→ Data extract
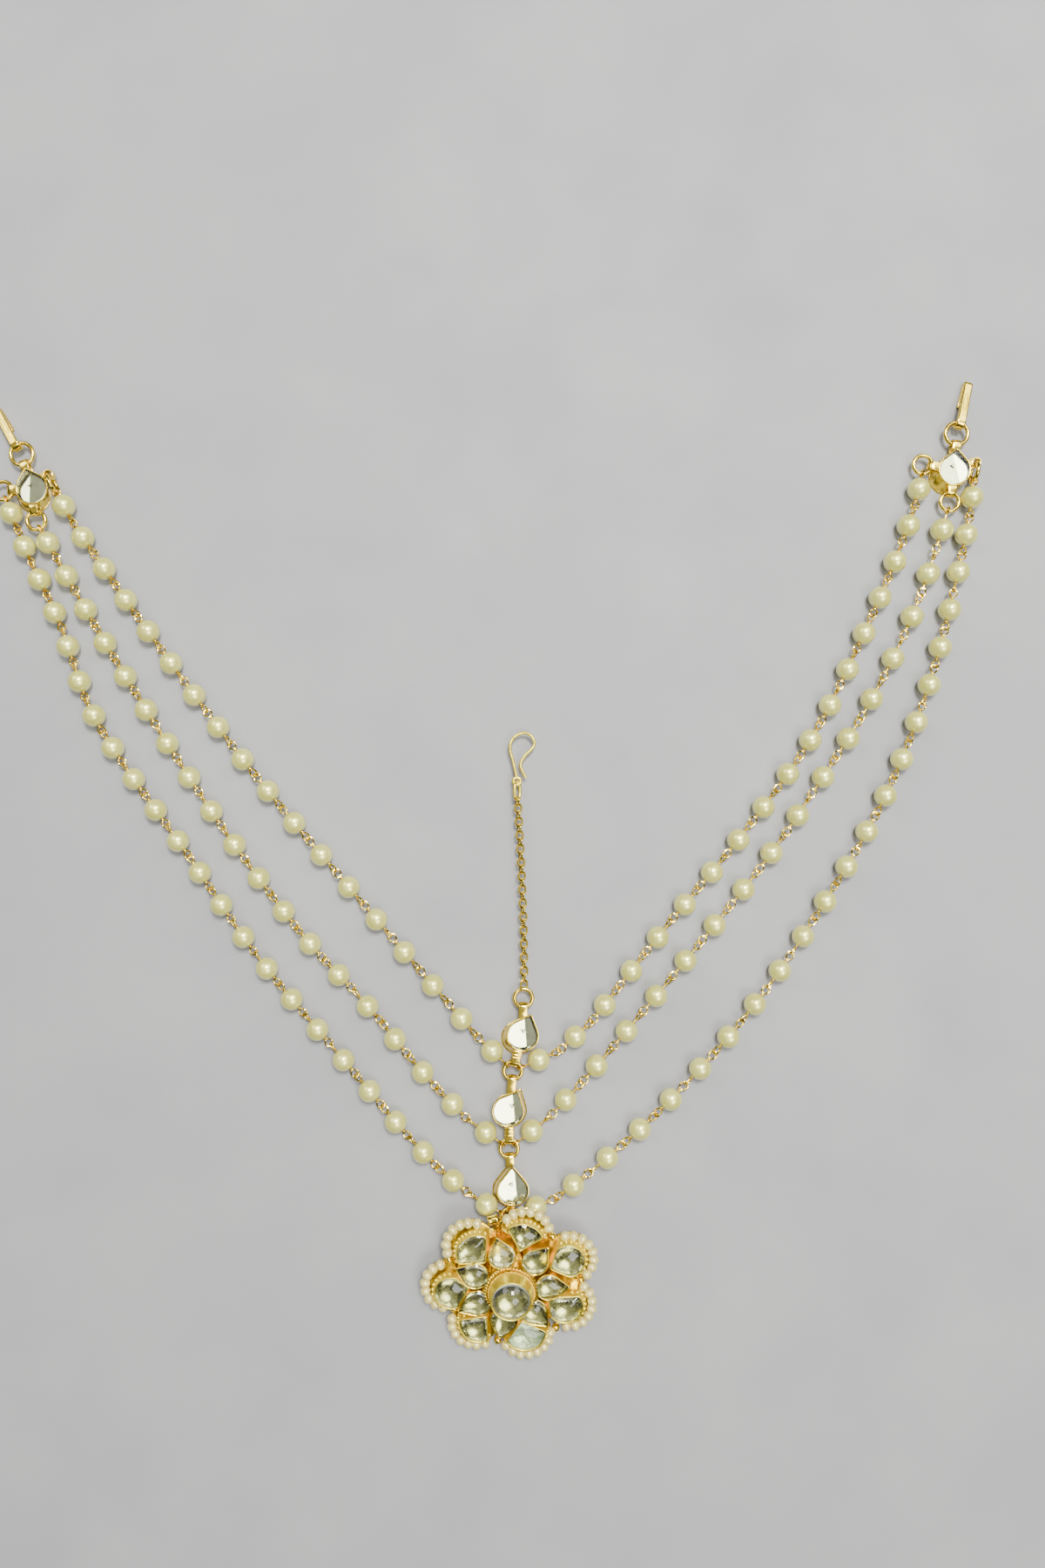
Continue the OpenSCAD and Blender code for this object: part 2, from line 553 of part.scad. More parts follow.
// The soldered flower: plate, boxes, collar, rope ring, gold beads, the bail in its top notch and
// the eye under its edge
module flower_setting() color(GOLD) {
    in_flower() difference() {
        union() {
            linear_extrude(plate_t) {
                circle(r = petal_ring_r);
                for (i = [0 : len(PETALS) - 1]) {
                    at_petal(i) circle(r = petal_plate_r);
                    rotate([0, 0, leaf_direction(i)]) translate([0, -notch_bead_d / 2])
                        square([bead_distance(i), notch_bead_d]);
                }
            }
            for (i = [0 : len(PETALS) - 1]) {
                at_petal(i) linear_extrude(petal_h) polygon(petal_points(i, petal_r));
                at_leaf(i) linear_extrude(leaf_h) polygon(leaf_points(leaf_r));
                rotate([0, 0, leaf_direction(i)]) translate([bead_distance(i), 0, plate_t - bead_sink])
                    if (i < len(PETALS) - 1)
                        translate([0, 0, notch_bead_d / 2]) sphere(d = notch_bead_d, $fn = 48);
                    else
                        translate([0, 0, bail_d / 2]) rotate([90, 0, 0])
                            cylinder(d = bail_d, h = bail_w, center = true);
            }
            cylinder(r = drum_r, h = drum_h);
            translate([0, 0, drum_h - rope_d / 4]) cylinder(r = rope_ring_r, h = rope_d / 2);
            translate([0, 0, drum_h]) torus(rope_ring_r, rope_d);
            translate([0, 0, drum_h]) cylinder(r1 = collar_foot_r, r2 = collar_rim_r, h = collar_h - drum_h);
        }
        for (i = [0 : len(PETALS) - 1]) {
            at_petal(i) translate([0, 0, petal_h - petal_pocket])
                linear_extrude(box_top - petal_h + petal_pocket) polygon(petal_points(i, petal_r - box_wall));
            at_leaf(i) translate([0, 0, leaf_h - petal_pocket])
                linear_extrude(box_top - leaf_h + petal_pocket) polygon(leaf_points(leaf_r - box_wall));
        }
        translate([0, 0, collar_h - collar_pocket]) cylinder(r = collar_rim_r - box_wall, h = collar_h);
    }
    away = dir(EYE_TO_JUNCTION + 180);
    post = FLOWER_EYE + (eye_od / 2 + neck_d / 2 - solder) * away;
    post_foot = link_z - solder;
    translate([FLOWER_EYE.x, FLOWER_EYE.y, link_z])
        rotate([0, 0, heading(away)]) torus(eye_mean_r, eye_wire_d, STANDING);
    translate([post.x, post.y, post_foot])
        cylinder(d = neck_d, h = flower_lift + tan(flower_tilt) * post.y + plate_t / 2 - post_foot);
}

module petal_stone(i) color(STONE) in_flower() at_petal(i)
    domed_stone(petal_r - box_wall - gap, petal_h - petal_pocket + gap, petal_h - stone_sink, petal_dome)
        polygon(petal_points(i, petal_r - box_wall - gap));

module leaf_stone(i) color(STONE) in_flower() at_leaf(i)
    domed_stone(leaf_r * (1 + LEAF_TIP) / 2 - box_wall - gap, leaf_h - petal_pocket + gap,
        leaf_h - stone_sink, petal_dome)
        polygon(leaf_points(leaf_r - box_wall - gap));

module centre_stone() color(STONE) in_flower()
    domed_stone(collar_rim_r - box_wall - gap, collar_h - collar_pocket + gap,
        collar_h - stone_sink, centre_dome)
        circle(r = collar_rim_r - box_wall - gap);

module seed_pearl_rim() color(PEARL) in_flower()
    for (i = [0 : len(PETALS) - 1]) at_petal(i)
        translate([0, 0, plate_t + gap + seed_d / 2]) rotate([0, 0, -seed_row_half])
            rotate_extrude(angle = 2 * seed_row_half) translate([seed_row_r, 0]) circle(d = seed_d, $fn = 40);

crown_hook();
crown_hook_ring();
crown_chain();
chain_ring();
for (i = [0 : len(DROP_NAMES) - 1]) {
    drop_setting(i);
    drop_stone(i);
    junction_ring(i);
}
flower_setting();
centre_stone();
seed_pearl_rim();
for (i = [0 : len(PETALS) - 1]) {
    petal_stone(i);
    leaf_stone(i);
}
for (s = [0 : len(SIDES) - 1]) {
    side_setting(s);
    side_stone(s);
    side_hook(s);
    hook_ring(s);
    for (k = [0 : len(STRAND_NAMES) - 1]) {
        strand_ring(s, k);
        pearls(s, k);
        strand_wires(s, k);
    }
}
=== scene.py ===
# %% [markdown]
# # Dressing a matha patti
# A matha patti is worn over the parting: a flower pendant on the forehead, a column of drops and a
# chain up to a crown hook, and pearl strands out to a hair hook at each side. The solid model already
# holds every size, so this lesson adds what only the eye checks: wire loops, chain links, seed
# pearls, foil under the stones, and the finishes. It starts by loading that model as a fixed frame.

# %% Load the solid model
import json
import math
import random

import bmesh
import bpy
import numpy as np
from mathutils import Matrix, Vector, noise


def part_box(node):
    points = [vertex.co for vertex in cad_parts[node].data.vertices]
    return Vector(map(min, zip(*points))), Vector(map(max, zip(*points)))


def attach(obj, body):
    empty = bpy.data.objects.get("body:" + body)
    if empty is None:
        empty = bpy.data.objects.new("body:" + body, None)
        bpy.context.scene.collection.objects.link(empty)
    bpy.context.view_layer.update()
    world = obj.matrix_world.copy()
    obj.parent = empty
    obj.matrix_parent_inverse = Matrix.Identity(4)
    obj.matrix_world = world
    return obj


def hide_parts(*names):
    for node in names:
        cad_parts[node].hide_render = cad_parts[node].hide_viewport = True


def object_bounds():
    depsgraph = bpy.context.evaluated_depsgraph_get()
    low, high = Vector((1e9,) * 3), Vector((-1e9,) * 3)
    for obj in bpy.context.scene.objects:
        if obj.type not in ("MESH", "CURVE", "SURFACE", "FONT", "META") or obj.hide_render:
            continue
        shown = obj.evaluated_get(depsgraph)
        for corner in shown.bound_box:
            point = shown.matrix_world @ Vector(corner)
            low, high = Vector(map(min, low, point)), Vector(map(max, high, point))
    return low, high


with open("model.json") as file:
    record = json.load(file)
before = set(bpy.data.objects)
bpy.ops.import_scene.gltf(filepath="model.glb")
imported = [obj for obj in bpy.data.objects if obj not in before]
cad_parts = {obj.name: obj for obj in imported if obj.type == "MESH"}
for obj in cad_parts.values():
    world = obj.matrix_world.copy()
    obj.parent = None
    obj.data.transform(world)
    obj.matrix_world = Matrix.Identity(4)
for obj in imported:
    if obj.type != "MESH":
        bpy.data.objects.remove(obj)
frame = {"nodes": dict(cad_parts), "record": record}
cad_low, cad_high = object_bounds()
nodes = frame["nodes"]
MM = 0.001
SIDES = ("left", "right")
STRANDS = ("outer", "middle", "inner")
print("nodes", len(nodes), "size in mm", [round(v / MM, 1) for v in cad_high - cad_low])

# %% [markdown]
# ## The camera
# The photograph looks straight down from about the length of the jewel. A wide lens close to the
# table gives the same lean: tall pieces far from the middle, such as the flower's collar, tip
# outwards. Its place is a real height over the table, so the frame needs no shift.

# %% Camera straight above the table
CAMERA_MIDDLE = (3.0 * MM, 124.5 * MM)
CAMERA_HEIGHT = 275 * MM
CAMERA_LENS_MM, CAMERA_SENSOR_MM = 25, 36
NEAREST_SEEN = 0.01

camera_data = bpy.data.cameras.new("camera")
camera_data.lens = CAMERA_LENS_MM
camera_data.sensor_width = CAMERA_SENSOR_MM
camera_data.clip_start = NEAREST_SEEN
camera = bpy.data.objects.new("camera", camera_data)
camera.location = (*CAMERA_MIDDLE, CAMERA_HEIGHT)
bpy.context.scene.collection.objects.link(camera)
bpy.context.scene.camera = camera
print("camera at", [round(v / MM, 1) for v in camera.location], "mm")

# %% [markdown]
# ## Table and light
# Polished gold and foil show whatever is around them, so the light is most of the finish. A small
# strong soft box beyond the crown hook rounds each pearl and puts a glint beside its middle. A
# broader one on the near side is what the column's stones mirror as a white patch, and one beyond
# each side does the same for the side stones. A dim ceiling gives the gold and foil a middle tone,
# and the rest of the room stays dark.

# %% Pale table and soft boxes
TABLE_SIZE = 4.0
ROOM_COLOUR = (0.5, 0.51, 0.5, 1)
ROOM_STRENGTH = 0.12
# Place and width in metres, and power in watts.
SOFT_BOXES = {
    "key_soft_box": ((0.13, 0.5, 0.95), 0.25, 19.0),
    "near_soft_box": ((0.35, -0.2, 0.95), 0.5, 8.0),
    "right_soft_box": ((0.62, 0.8, 0.95), 0.6, 6.0),
    "left_soft_box": ((-0.74, 0.84, 0.95), 0.6, 6.0),
    "ceiling": ((0.1, 0.0, 1.4), 2.4, 6.0),
}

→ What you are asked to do
Extract the lines of the preceding material that run from the line with "hook_ring(s);" through the line with "cad_parts[node].hide_render = cad_parts[node].hide_viewport", inclusive, reproducing them exactly and adding nothing.

→ Solved exercise
    hook_ring(s);
    for (k = [0 : len(STRAND_NAMES) - 1]) {
        strand_ring(s, k);
        pearls(s, k);
        strand_wires(s, k);
    }
}
=== scene.py ===
# %% [markdown]
# # Dressing a matha patti
# A matha patti is worn over the parting: a flower pendant on the forehead, a column of drops and a
# chain up to a crown hook, and pearl strands out to a hair hook at each side. The solid model already
# holds every size, so this lesson adds what only the eye checks: wire loops, chain links, seed
# pearls, foil under the stones, and the finishes. It starts by loading that model as a fixed frame.

# %% Load the solid model
import json
import math
import random

import bmesh
import bpy
import numpy as np
from mathutils import Matrix, Vector, noise


def part_box(node):
    points = [vertex.co for vertex in cad_parts[node].data.vertices]
    return Vector(map(min, zip(*points))), Vector(map(max, zip(*points)))


def attach(obj, body):
    empty = bpy.data.objects.get("body:" + body)
    if empty is None:
        empty = bpy.data.objects.new("body:" + body, None)
        bpy.context.scene.collection.objects.link(empty)
    bpy.context.view_layer.update()
    world = obj.matrix_world.copy()
    obj.parent = empty
    obj.matrix_parent_inverse = Matrix.Identity(4)
    obj.matrix_world = world
    return obj


def hide_parts(*names):
    for node in names:
        cad_parts[node].hide_render = cad_parts[node].hide_viewport = True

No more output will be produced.